With spring finally upon us it’s a great time to review your goals for the upcoming golf season. One of the first questions I ask my students when they come for a lesson is “What is the number one thing you would like to improve in your golf game?” Nine times out of ten, the answer is consistency.

While nothing beats great instruction and dedicated practice time you can help yourself by keeping things as simple as possible. For many golfers the key to building a repeatable, effective swing comes with less not more. So the next time you are on the range keep in mind that in golf often less is more.

Too fast. A smooth tempo golf swing is a beautiful thing to watch. Unfortunately, too many of my students have not made the distinction between tempo and clubhead speed. One needs to look no further than, one of my all-time favourites – Fred Couples – to appreciate that one does not need to swing “fast” to create an enormous amount of clubhead speed. Rather, we need to focus on getting into good, solid, powerful positions in order that the clubhead can travel as fast as possible through the ball.
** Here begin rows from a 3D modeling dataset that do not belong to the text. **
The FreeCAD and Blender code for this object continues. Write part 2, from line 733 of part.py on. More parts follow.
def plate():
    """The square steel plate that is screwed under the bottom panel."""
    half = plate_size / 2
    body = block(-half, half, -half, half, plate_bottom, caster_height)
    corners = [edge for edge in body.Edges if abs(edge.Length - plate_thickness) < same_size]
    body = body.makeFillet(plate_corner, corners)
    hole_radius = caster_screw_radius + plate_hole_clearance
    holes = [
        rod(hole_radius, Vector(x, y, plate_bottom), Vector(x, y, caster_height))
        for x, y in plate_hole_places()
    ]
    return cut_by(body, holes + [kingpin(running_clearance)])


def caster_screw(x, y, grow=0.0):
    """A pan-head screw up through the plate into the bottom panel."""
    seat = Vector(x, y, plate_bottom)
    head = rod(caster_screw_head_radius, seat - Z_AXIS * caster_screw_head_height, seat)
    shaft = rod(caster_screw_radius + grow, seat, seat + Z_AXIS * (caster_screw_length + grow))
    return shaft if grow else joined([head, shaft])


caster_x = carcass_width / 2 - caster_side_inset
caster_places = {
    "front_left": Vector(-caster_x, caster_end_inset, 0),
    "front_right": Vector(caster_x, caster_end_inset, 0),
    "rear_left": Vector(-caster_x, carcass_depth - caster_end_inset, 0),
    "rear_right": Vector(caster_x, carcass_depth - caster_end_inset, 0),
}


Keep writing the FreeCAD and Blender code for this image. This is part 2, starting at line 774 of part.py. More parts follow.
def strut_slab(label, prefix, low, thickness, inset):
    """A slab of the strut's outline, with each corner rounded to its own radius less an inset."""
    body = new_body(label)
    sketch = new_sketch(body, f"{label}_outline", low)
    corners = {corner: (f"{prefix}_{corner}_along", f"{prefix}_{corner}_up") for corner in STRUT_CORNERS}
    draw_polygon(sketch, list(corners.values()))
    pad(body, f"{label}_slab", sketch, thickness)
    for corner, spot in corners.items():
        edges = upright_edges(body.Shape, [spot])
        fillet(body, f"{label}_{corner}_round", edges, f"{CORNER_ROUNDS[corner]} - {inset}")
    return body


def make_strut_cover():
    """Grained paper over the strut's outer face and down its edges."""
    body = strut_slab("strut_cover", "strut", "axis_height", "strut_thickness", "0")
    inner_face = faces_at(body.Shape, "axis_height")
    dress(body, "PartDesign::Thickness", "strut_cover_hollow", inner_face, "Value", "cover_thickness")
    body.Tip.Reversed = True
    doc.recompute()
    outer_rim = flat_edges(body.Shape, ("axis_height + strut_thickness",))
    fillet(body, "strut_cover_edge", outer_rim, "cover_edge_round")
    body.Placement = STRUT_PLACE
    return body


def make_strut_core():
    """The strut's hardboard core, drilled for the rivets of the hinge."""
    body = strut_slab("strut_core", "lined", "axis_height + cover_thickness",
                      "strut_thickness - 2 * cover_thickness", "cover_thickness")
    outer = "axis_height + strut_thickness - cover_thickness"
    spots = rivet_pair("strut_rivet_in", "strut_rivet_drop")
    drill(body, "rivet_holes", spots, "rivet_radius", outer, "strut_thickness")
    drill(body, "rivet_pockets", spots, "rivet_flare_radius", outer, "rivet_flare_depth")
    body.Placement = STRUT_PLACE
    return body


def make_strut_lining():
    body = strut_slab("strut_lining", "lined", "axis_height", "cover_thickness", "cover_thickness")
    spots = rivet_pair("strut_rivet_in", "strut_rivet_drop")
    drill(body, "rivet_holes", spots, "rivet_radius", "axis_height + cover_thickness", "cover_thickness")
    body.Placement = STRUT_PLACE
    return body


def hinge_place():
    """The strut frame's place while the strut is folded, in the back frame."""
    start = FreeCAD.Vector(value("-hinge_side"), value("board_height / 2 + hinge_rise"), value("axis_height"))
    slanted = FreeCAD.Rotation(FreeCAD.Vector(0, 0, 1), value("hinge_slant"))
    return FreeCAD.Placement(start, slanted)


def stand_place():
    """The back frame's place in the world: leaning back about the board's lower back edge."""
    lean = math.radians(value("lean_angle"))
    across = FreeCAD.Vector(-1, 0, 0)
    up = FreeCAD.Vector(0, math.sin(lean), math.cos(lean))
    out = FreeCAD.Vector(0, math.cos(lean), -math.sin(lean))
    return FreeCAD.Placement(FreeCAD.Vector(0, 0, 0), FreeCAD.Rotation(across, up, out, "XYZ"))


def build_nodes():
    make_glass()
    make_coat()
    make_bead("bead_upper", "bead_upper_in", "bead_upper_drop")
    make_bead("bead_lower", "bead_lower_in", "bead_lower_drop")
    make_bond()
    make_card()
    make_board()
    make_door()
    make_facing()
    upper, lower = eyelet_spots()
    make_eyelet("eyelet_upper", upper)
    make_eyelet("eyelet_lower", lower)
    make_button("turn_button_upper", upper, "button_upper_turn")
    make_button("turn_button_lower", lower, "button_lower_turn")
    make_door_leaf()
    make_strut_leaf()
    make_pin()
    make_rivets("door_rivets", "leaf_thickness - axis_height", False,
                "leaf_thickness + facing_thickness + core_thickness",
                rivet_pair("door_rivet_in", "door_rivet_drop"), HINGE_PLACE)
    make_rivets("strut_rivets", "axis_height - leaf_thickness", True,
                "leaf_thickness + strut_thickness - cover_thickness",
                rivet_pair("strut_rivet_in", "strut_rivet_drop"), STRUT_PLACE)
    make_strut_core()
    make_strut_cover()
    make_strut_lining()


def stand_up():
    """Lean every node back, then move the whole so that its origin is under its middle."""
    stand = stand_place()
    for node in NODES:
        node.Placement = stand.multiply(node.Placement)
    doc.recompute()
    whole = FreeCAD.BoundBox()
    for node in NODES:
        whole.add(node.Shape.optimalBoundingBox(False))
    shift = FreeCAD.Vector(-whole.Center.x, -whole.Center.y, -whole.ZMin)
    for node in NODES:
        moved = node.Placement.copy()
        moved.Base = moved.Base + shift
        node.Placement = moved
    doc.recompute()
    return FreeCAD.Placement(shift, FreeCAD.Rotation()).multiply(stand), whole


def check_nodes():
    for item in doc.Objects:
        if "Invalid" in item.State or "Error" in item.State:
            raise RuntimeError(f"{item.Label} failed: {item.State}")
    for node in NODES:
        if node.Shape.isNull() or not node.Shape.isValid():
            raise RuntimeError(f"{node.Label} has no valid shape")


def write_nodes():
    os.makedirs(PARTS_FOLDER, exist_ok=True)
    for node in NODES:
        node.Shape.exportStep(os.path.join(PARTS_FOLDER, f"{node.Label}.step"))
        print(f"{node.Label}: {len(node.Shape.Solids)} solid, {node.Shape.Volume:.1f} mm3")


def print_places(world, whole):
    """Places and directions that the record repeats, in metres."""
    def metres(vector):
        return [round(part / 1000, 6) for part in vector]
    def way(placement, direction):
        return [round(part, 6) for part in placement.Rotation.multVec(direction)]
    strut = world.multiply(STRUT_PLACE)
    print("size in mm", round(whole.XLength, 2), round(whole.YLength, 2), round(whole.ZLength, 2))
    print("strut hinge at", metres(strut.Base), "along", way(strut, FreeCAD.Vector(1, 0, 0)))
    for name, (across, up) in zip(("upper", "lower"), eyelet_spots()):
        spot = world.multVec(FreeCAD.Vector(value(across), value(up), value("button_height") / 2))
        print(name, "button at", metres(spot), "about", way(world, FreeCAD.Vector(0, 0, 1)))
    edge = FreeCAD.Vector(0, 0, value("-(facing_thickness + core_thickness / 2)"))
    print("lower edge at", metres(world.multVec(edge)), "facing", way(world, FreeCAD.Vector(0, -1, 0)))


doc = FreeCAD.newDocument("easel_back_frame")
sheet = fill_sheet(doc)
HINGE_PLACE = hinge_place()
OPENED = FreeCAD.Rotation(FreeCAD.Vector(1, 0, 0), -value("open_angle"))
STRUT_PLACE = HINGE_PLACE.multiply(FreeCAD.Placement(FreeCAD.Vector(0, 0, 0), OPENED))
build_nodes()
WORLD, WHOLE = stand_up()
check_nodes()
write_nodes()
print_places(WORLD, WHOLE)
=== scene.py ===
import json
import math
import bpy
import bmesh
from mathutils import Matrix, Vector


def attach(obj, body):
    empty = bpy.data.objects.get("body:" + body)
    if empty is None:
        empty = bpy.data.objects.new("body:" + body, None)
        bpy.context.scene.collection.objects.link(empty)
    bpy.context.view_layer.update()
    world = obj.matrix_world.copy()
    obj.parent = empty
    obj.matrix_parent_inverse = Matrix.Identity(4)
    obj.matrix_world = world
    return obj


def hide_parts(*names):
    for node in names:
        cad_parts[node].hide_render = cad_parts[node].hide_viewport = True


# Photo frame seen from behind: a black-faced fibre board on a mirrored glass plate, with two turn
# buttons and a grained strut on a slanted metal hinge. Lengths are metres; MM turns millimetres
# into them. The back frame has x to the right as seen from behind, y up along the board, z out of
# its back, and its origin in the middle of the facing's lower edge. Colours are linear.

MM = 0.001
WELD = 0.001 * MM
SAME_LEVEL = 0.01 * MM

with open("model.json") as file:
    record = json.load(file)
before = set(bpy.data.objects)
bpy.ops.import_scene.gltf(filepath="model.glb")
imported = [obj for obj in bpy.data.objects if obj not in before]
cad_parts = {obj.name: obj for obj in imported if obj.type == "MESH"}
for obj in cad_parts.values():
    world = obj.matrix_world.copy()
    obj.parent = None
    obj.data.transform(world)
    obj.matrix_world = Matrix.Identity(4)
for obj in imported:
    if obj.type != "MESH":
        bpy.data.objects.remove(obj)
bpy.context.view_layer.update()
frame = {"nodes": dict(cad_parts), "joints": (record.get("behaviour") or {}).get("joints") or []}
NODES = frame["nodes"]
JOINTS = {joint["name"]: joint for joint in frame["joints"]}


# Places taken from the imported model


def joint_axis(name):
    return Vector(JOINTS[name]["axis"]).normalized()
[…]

Often, when a student tries to swing the club too fast, they either over-swing which can lead to a loss of power or balance or both, or they pull themselves out of what was a good position simply because the momentum of the move makes it impossible to maintain that position. For many fast = hard = tension. Tension kills the best of golf swings so instead try to focus on smooth effortless power.
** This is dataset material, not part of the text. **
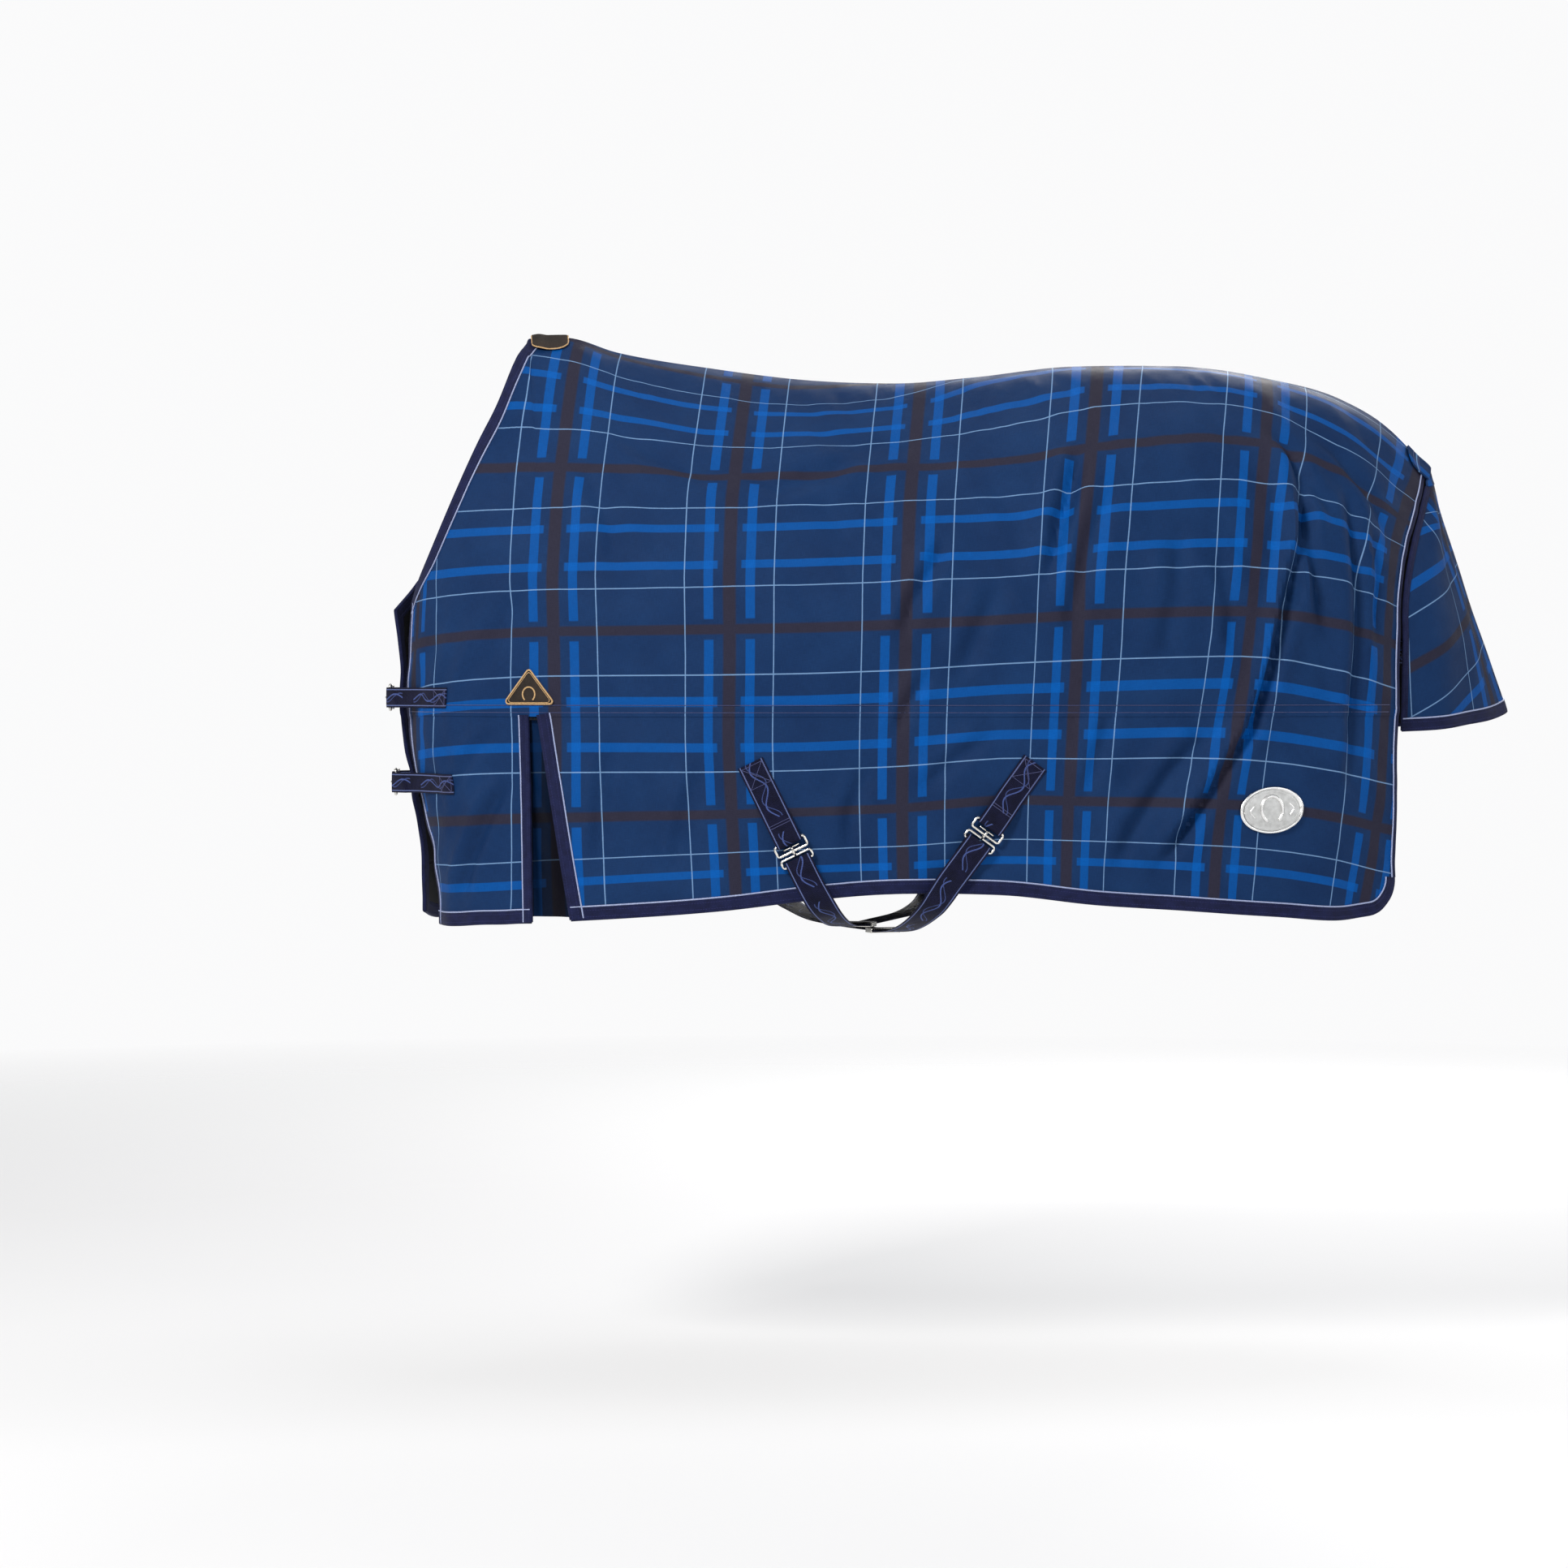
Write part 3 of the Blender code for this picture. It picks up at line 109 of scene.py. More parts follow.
def table_of(stations):
    rows = [list(t) + [r] + list(w) + list(h) for t, r, w, h in stations]
    a = np.array(rows, float)
    step = np.linalg.norm(np.diff(a[:, [4, 5]], axis=0), axis=1)
    return np.concatenate([[0], np.cumsum(step)]), a


WITHERS = 7
CORNER = 0.050
TABLES = {-1: table_of(STATIONS), 1: table_of(STATIONS_FAR_TIP + STATIONS[2:])}
U_WITHERS = {s: float(TABLES[s][0][WITHERS]) for s in (-1, 1)}


def hermite(side, u):
    """The station's ten numbers at distance u along the widest line, by a cubic through the stations."""
    k, a = TABLES[side]
    u = min(max(u, 0.0), k[-1])
    i = min(max(int(np.searchsorted(k, u)) - 1, 0), len(k) - 2)

    def tangent(j):
        if j == 0:
            return (a[1] - a[0]) / (k[1] - k[0])
        if j == len(k) - 1:
            return (a[-1] - a[-2]) / (k[-1] - k[-2])
        d0, d1 = (a[j] - a[j - 1]) / (k[j] - k[j - 1]), (a[j + 1] - a[j]) / (k[j + 1] - k[j])
        w0, w1 = k[j + 1] - k[j], k[j] - k[j - 1]
        m = (d0 * w0 + d1 * w1) / (w0 + w1)
        return np.where(d0 * d1 <= 0, 0, np.sign(m) * np.minimum(np.abs(m), 3 * np.minimum(np.abs(d0), np.abs(d1))))

    h = k[i + 1] - k[i]
    t = (u - k[i]) / h
    m0, m1 = tangent(i) * h, tangent(i + 1) * h
    if i + 1 == WITHERS:    # the neckline crosses the middle plane square on
        m1[0:3] = [0, 1.3 * (a[i + 1][1] - a[i][1]), 0.45 * (a[i + 1][2] - a[i][2])]
    return (2 * t**3 - 3 * t**2 + 1) * a[i] + (t**3 - 2 * t**2 + t) * m0 + (-2 * t**3 + 3 * t**2) * a[i + 1] + (t**3 - t**2) * m1


def bezier(p, n):
    t = np.linspace(0, 1, n)[:, None]
    return (1 - t) ** 3 * p[0] + 3 * (1 - t) ** 2 * t * p[1] + 3 * (1 - t) * t**2 * p[2] + t**3 * p[3]


def smooth01(x):
    x = np.clip(x, 0.0, 1.0)
    return x * x * (3 - 2 * x)


# ------------------------------------------------------------------ the drape, as a dense table per side
NU, ND = 520, 260


def noise2(x, y, seed):
    """Smooth value noise in -1..1."""
    rng = np.random.RandomState(seed)
    grid = rng.uniform(-1, 1, (64, 64))
    xi, yi = np.floor(x).astype(int), np.floor(y).astype(int)
    fx, fy = smooth01(x - xi), smooth01(y - yi)
    g = lambda a, b: grid[a % 64, b % 64]
    top = g(xi, yi) * (1 - fx) + g(xi + 1, yi) * fx
    low = g(xi, yi + 1) * (1 - fx) + g(xi + 1, yi + 1) * fx
    return top * (1 - fy) + low * fy


def crease(x, z, line, width, depth, ends=0.25, skew=0.0):
    """A fold along a line of (x, z, scale) points: a groove with a soft ridge beside it."""
    best = np.full(x.shape, 9.0)
    side = np.zeros(x.shape)
    along = np.zeros(x.shape)
    lengths = [math.dist(p[:2], q[:2]) for p, q in zip(line, line[1:])]
    total, done = sum(lengths), 0.0
    for p, q, seg in zip(line, line[1:], lengths):
        ax, az, bx, bz = p[0], p[1], q[0], q[1]
        t = np.clip(((x - ax) * (bx - ax) + (z - az) * (bz - az)) / seg**2, 0, 1)
        dx, dz = x - (ax + t * (bx - ax)), z - (az + t * (bz - az))
        d = np.hypot(dx, dz)
        s = np.sign(dx * (bz - az) - dz * (bx - ax))
        take = d < best
        best = np.where(take, d, best)
        side = np.where(take, s, side)
        along = np.where(take, (done + t * seg) / total, along)
        done += seg
    fade = smooth01(along / ends) * smooth01((1 - along) / ends)
    s = best * side / width
    groove = -np.exp(-(s**2) * 1.8)
    ridge = 0.75 * np.exp(-((s - 1.35) ** 2) * 0.9) + 0.35 * np.exp(-((s + 1.6) ** 2) * 0.8)
    return depth * fade * (groove + ridge * (1 + skew * np.tanh(s)))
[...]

Too big. Plain and simple, most students over-swing the golf club. This is particularly prevalent with the take-away and back swing. Specifically, students tend to over-swing their arms and underutilize their shoulders when during this component of the golf swing.  I frequently tell my students to think of the take-away and backswing as a turn to get you into position, rather than a wind-up. Save all the energy you have for through the ball to the target – don’t waste any in your backswing. I return again to the idea of shoulders and hips. Let your shoulders power the take-away, let your hips turn back to the target and power you through the ball to the target.